* **WRITTEN TASK**
Reproduce all of the data exactly.

+++ SUPPLIED INFORMATION

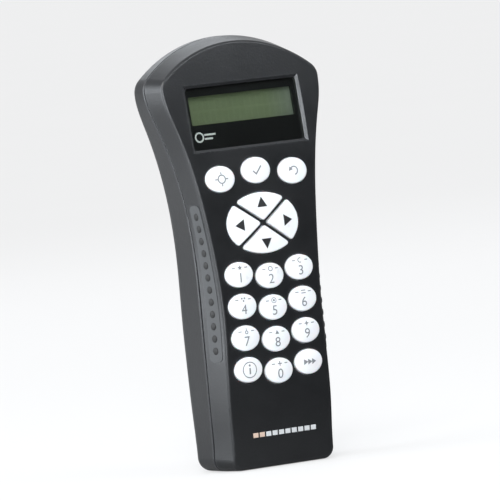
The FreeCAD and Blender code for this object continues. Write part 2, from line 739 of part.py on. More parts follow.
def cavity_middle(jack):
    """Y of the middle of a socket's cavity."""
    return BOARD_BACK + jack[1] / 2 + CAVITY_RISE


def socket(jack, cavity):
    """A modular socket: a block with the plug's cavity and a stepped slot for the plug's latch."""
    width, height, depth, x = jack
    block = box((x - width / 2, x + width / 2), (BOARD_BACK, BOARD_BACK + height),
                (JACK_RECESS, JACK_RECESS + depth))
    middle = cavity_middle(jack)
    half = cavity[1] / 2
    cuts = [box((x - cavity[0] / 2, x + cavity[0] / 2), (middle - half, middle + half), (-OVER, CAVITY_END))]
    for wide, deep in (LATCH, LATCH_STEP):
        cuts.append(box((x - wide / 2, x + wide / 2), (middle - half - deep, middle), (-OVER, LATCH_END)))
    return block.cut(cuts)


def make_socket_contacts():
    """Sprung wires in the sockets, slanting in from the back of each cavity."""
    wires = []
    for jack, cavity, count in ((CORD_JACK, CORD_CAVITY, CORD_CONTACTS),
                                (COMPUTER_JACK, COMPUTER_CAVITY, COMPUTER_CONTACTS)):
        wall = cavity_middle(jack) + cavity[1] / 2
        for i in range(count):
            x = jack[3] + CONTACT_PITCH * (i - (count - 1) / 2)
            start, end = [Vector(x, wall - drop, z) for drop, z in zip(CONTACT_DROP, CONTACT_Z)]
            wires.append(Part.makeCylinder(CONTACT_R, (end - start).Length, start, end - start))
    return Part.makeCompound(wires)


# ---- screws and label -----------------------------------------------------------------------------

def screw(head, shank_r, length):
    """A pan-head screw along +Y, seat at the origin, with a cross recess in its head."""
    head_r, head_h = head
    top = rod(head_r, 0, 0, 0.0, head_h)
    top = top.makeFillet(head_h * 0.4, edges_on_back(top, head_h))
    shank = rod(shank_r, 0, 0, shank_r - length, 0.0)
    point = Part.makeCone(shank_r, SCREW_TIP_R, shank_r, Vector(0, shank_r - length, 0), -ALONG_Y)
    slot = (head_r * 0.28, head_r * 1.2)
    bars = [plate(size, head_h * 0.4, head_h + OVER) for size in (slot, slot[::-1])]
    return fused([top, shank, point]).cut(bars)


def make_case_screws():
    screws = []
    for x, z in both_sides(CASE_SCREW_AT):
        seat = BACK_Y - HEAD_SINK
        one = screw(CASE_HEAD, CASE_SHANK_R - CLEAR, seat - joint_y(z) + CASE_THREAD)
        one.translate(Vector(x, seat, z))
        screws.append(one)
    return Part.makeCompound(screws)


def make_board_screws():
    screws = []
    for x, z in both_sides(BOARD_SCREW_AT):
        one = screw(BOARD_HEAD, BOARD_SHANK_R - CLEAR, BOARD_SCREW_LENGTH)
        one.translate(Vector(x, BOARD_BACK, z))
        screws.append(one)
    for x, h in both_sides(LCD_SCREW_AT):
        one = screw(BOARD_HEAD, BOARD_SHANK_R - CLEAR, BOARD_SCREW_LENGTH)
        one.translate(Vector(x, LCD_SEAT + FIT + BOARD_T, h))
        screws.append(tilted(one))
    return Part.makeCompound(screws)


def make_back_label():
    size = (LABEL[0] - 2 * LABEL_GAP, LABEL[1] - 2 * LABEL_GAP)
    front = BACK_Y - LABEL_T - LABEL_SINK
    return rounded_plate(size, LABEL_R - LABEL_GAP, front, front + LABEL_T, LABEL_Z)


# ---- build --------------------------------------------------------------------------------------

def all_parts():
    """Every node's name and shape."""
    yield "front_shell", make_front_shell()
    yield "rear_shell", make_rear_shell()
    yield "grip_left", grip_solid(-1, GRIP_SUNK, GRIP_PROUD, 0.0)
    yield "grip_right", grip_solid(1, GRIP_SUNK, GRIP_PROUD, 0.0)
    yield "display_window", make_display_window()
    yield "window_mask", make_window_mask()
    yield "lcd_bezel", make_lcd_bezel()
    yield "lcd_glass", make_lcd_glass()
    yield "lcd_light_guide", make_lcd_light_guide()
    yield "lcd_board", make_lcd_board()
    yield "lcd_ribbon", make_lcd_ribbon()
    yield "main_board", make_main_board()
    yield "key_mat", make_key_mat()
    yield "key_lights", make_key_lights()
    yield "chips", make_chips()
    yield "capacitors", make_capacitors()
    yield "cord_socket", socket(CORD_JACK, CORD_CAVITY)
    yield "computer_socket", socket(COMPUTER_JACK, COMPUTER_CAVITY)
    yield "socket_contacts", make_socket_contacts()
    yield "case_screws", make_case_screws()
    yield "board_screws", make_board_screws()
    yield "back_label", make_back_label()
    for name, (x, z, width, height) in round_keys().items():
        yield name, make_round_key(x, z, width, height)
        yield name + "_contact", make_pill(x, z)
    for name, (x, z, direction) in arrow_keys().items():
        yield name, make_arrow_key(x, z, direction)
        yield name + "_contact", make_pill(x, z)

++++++

* **CORRECT OUTPUT**
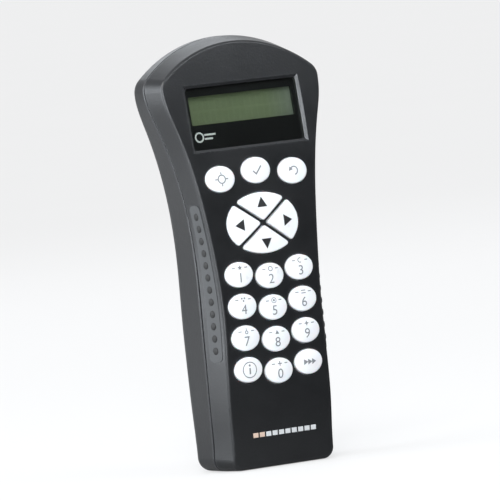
The FreeCAD and Blender code for this object continues. Write part 2, from line 739 of part.py on. More parts follow.
def cavity_middle(jack):
    """Y of the middle of a socket's cavity."""
    return BOARD_BACK + jack[1] / 2 + CAVITY_RISE


def socket(jack, cavity):
    """A modular socket: a block with the plug's cavity and a stepped slot for the plug's latch."""
    width, height, depth, x = jack
    block = box((x - width / 2, x + width / 2), (BOARD_BACK, BOARD_BACK + height),
                (JACK_RECESS, JACK_RECESS + depth))
    middle = cavity_middle(jack)
    half = cavity[1] / 2
    cuts = [box((x - cavity[0] / 2, x + cavity[0] / 2), (middle - half, middle + half), (-OVER, CAVITY_END))]
    for wide, deep in (LATCH, LATCH_STEP):
        cuts.append(box((x - wide / 2, x + wide / 2), (middle - half - deep, middle), (-OVER, LATCH_END)))
    return block.cut(cuts)


def make_socket_contacts():
    """Sprung wires in the sockets, slanting in from the back of each cavity."""
    wires = []
    for jack, cavity, count in ((CORD_JACK, CORD_CAVITY, CORD_CONTACTS),
                                (COMPUTER_JACK, COMPUTER_CAVITY, COMPUTER_CONTACTS)):
        wall = cavity_middle(jack) + cavity[1] / 2
        for i in range(count):
            x = jack[3] + CONTACT_PITCH * (i - (count - 1) / 2)
            start, end = [Vector(x, wall - drop, z) for drop, z in zip(CONTACT_DROP, CONTACT_Z)]
            wires.append(Part.makeCylinder(CONTACT_R, (end - start).Length, start, end - start))
    return Part.makeCompound(wires)


# ---- screws and label -----------------------------------------------------------------------------

def screw(head, shank_r, length):
    """A pan-head screw along +Y, seat at the origin, with a cross recess in its head."""
    head_r, head_h = head
    top = rod(head_r, 0, 0, 0.0, head_h)
    top = top.makeFillet(head_h * 0.4, edges_on_back(top, head_h))
    shank = rod(shank_r, 0, 0, shank_r - length, 0.0)
    point = Part.makeCone(shank_r, SCREW_TIP_R, shank_r, Vector(0, shank_r - length, 0), -ALONG_Y)
    slot = (head_r * 0.28, head_r * 1.2)
    bars = [plate(size, head_h * 0.4, head_h + OVER) for size in (slot, slot[::-1])]
    return fused([top, shank, point]).cut(bars)


def make_case_screws():
    screws = []
    for x, z in both_sides(CASE_SCREW_AT):
        seat = BACK_Y - HEAD_SINK
        one = screw(CASE_HEAD, CASE_SHANK_R - CLEAR, seat - joint_y(z) + CASE_THREAD)
        one.translate(Vector(x, seat, z))
        screws.append(one)
    return Part.makeCompound(screws)


def make_board_screws():
    screws = []
    for x, z in both_sides(BOARD_SCREW_AT):
        one = screw(BOARD_HEAD, BOARD_SHANK_R - CLEAR, BOARD_SCREW_LENGTH)
        one.translate(Vector(x, BOARD_BACK, z))
        screws.append(one)
    for x, h in both_sides(LCD_SCREW_AT):
        one = screw(BOARD_HEAD, BOARD_SHANK_R - CLEAR, BOARD_SCREW_LENGTH)
        one.translate(Vector(x, LCD_SEAT + FIT + BOARD_T, h))
        screws.append(tilted(one))
    return Part.makeCompound(screws)


def make_back_label():
    size = (LABEL[0] - 2 * LABEL_GAP, LABEL[1] - 2 * LABEL_GAP)
    front = BACK_Y - LABEL_T - LABEL_SINK
    return rounded_plate(size, LABEL_R - LABEL_GAP, front, front + LABEL_T, LABEL_Z)


# ---- build --------------------------------------------------------------------------------------

def all_parts():
    """Every node's name and shape."""
    yield "front_shell", make_front_shell()
    yield "rear_shell", make_rear_shell()
    yield "grip_left", grip_solid(-1, GRIP_SUNK, GRIP_PROUD, 0.0)
    yield "grip_right", grip_solid(1, GRIP_SUNK, GRIP_PROUD, 0.0)
    yield "display_window", make_display_window()
    yield "window_mask", make_window_mask()
    yield "lcd_bezel", make_lcd_bezel()
    yield "lcd_glass", make_lcd_glass()
    yield "lcd_light_guide", make_lcd_light_guide()
    yield "lcd_board", make_lcd_board()
    yield "lcd_ribbon", make_lcd_ribbon()
    yield "main_board", make_main_board()
    yield "key_mat", make_key_mat()
    yield "key_lights", make_key_lights()
    yield "chips", make_chips()
    yield "capacitors", make_capacitors()
    yield "cord_socket", socket(CORD_JACK, CORD_CAVITY)
    yield "computer_socket", socket(COMPUTER_JACK, COMPUTER_CAVITY)
    yield "socket_contacts", make_socket_contacts()
    yield "case_screws", make_case_screws()
    yield "board_screws", make_board_screws()
    yield "back_label", make_back_label()
    for name, (x, z, width, height) in round_keys().items():
        yield name, make_round_key(x, z, width, height)
        yield name + "_contact", make_pill(x, z)
    for name, (x, z, direction) in arrow_keys().items():
        yield name, make_arrow_key(x, z, direction)
        yield name + "_contact", make_pill(x, z)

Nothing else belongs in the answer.